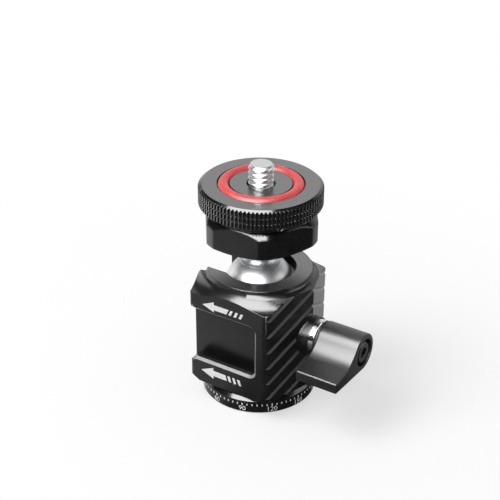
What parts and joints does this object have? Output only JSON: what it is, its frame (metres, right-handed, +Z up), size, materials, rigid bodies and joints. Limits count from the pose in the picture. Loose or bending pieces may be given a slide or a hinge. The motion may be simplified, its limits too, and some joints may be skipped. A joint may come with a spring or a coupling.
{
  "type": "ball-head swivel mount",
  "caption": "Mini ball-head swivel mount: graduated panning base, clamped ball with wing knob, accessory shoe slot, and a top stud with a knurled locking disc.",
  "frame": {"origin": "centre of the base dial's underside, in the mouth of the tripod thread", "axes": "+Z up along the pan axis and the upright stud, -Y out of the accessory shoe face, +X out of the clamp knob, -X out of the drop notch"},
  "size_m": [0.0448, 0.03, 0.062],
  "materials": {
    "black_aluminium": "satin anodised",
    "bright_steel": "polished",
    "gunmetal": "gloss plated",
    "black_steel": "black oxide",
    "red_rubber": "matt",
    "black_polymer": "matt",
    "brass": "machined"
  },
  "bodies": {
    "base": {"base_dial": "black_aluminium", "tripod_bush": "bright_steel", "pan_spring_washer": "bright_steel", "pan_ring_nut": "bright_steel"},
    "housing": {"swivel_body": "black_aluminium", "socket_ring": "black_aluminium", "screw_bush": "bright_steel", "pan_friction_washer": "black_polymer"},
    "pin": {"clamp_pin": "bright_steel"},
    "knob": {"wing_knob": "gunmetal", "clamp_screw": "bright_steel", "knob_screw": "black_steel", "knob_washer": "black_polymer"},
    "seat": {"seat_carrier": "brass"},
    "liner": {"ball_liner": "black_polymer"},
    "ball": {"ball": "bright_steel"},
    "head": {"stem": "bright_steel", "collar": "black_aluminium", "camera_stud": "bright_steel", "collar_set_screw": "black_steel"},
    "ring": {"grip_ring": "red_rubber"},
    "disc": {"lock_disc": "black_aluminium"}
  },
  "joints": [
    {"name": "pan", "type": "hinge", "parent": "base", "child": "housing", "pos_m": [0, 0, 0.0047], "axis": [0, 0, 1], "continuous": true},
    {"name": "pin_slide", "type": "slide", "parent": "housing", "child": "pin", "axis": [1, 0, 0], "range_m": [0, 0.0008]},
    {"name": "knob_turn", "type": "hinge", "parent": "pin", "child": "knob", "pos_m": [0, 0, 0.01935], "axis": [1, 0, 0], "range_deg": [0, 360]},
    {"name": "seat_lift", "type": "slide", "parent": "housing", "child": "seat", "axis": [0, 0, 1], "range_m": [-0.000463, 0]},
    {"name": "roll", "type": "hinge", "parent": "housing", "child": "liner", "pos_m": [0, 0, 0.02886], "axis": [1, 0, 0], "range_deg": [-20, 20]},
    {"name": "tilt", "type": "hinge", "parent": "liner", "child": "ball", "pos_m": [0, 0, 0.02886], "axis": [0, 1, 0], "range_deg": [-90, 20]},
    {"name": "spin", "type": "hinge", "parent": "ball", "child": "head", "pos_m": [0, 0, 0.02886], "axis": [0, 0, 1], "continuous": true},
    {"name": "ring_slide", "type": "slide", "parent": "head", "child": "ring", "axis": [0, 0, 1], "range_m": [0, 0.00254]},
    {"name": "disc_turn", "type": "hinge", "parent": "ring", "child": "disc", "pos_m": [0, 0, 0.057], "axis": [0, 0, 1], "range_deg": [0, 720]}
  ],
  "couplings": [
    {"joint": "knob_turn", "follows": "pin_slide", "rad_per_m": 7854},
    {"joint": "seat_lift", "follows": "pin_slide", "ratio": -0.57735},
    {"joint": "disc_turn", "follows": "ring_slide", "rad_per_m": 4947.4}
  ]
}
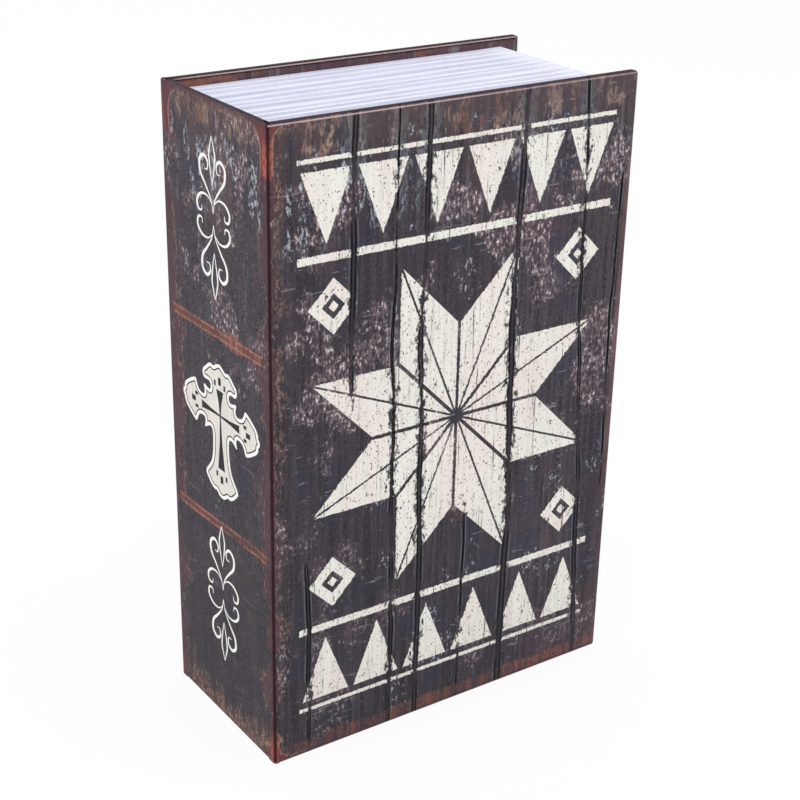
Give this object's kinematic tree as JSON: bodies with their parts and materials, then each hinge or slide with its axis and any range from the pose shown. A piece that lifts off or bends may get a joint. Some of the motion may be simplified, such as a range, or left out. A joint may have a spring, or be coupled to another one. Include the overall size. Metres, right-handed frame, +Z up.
━━━━━━━━━━━━━━━━━━━━━━━━━━━━━━
What you should do -
Once more, set down the full listing, verbatim.

In response -
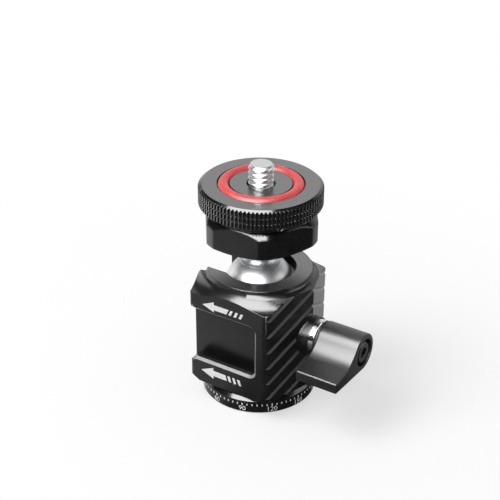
What parts and joints does this object have? Output only JSON: what it is, its frame (metres, right-handed, +Z up), size, materials, rigid bodies and joints. Limits count from the pose in the picture. Loose or bending pieces may be given a slide or a hinge. The motion may be simplified, its limits too, and some joints may be skipped. A joint may come with a spring or a coupling.
{
  "type": "ball-head swivel mount",
  "caption": "Mini ball-head swivel mount: graduated panning base, clamped ball with wing knob, accessory shoe slot, and a top stud with a knurled locking disc.",
  "frame": {"origin": "centre of the base dial's underside, in the mouth of the tripod thread", "axes": "+Z up along the pan axis and the upright stud, -Y out of the accessory shoe face, +X out of the clamp knob, -X out of the drop notch"},
  "size_m": [0.0448, 0.03, 0.062],
  "materials": {
    "black_aluminium": "satin anodised",
    "bright_steel": "polished",
    "gunmetal": "gloss plated",
    "black_steel": "black oxide",
    "red_rubber": "matt",
    "black_polymer": "matt",
    "brass": "machined"
  },
  "bodies": {
    "base": {"base_dial": "black_aluminium", "tripod_bush": "bright_steel", "pan_spring_washer": "bright_steel", "pan_ring_nut": "bright_steel"},
    "housing": {"swivel_body": "black_aluminium", "socket_ring": "black_aluminium", "screw_bush": "bright_steel", "pan_friction_washer": "black_polymer"},
    "pin": {"clamp_pin": "bright_steel"},
    "knob": {"wing_knob": "gunmetal", "clamp_screw": "bright_steel", "knob_screw": "black_steel", "knob_washer": "black_polymer"},
    "seat": {"seat_carrier": "brass"},
    "liner": {"ball_liner": "black_polymer"},
    "ball": {"ball": "bright_steel"},
    "head": {"stem": "bright_steel", "collar": "black_aluminium", "camera_stud": "bright_steel", "collar_set_screw": "black_steel"},
    "ring": {"grip_ring": "red_rubber"},
    "disc": {"lock_disc": "black_aluminium"}
  },
  "joints": [
    {"name": "pan", "type": "hinge", "parent": "base", "child": "housing", "pos_m": [0, 0, 0.0047], "axis": [0, 0, 1], "continuous": true},
    {"name": "pin_slide", "type": "slide", "parent": "housing", "child": "pin", "axis": [1, 0, 0], "range_m": [0, 0.0008]},
    {"name": "knob_turn", "type": "hinge", "parent": "pin", "child": "knob", "pos_m": [0, 0, 0.01935], "axis": [1, 0, 0], "range_deg": [0, 360]},
    {"name": "seat_lift", "type": "slide", "parent": "housing", "child": "seat", "axis": [0, 0, 1], "range_m": [-0.000463, 0]},
    {"name": "roll", "type": "hinge", "parent": "housing", "child": "liner", "pos_m": [0, 0, 0.02886], "axis": [1, 0, 0], "range_deg": [-20, 20]},
    {"name": "tilt", "type": "hinge", "parent": "liner", "child": "ball", "pos_m": [0, 0, 0.02886], "axis": [0, 1, 0], "range_deg": [-90, 20]},
    {"name": "spin", "type": "hinge", "parent": "ball", "child": "head", "pos_m": [0, 0, 0.02886], "axis": [0, 0, 1], "continuous": true},
    {"name": "ring_slide", "type": "slide", "parent": "head", "child": "ring", "axis": [0, 0, 1], "range_m": [0, 0.00254]},
    {"name": "disc_turn", "type": "hinge", "parent": "ring", "child": "disc", "pos_m": [0, 0, 0.057], "axis": [0, 0, 1], "range_deg": [0, 720]}
  ],
  "couplings": [
    {"joint": "knob_turn", "follows": "pin_slide", "rad_per_m": 7854},
    {"joint": "seat_lift", "follows": "pin_slide", "ratio": -0.57735},
    {"joint": "disc_turn", "follows": "ring_slide", "rad_per_m": 4947.4}
  ]
}
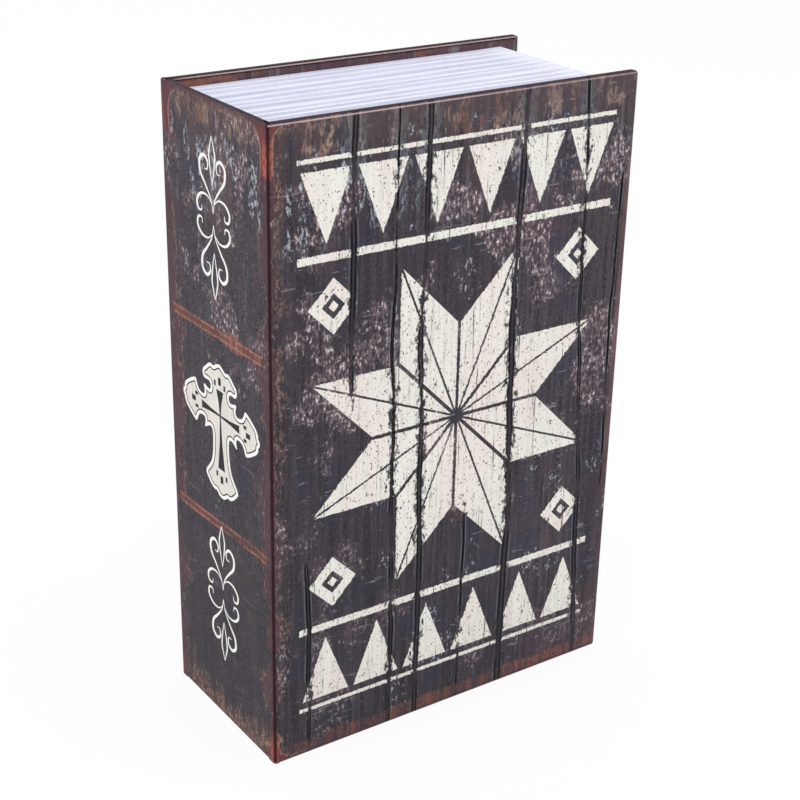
Give this object's kinematic tree as JSON: bodies with their parts and materials, then each hinge or slide with its axis and any range from the pose shown. A piece that lifts off or bends may get a joint. Some of the motion may be simplified, such as a range, or left out. A joint may have a spring, or be coupled to another one. Include the overall size. Metres, right-handed frame, +Z up.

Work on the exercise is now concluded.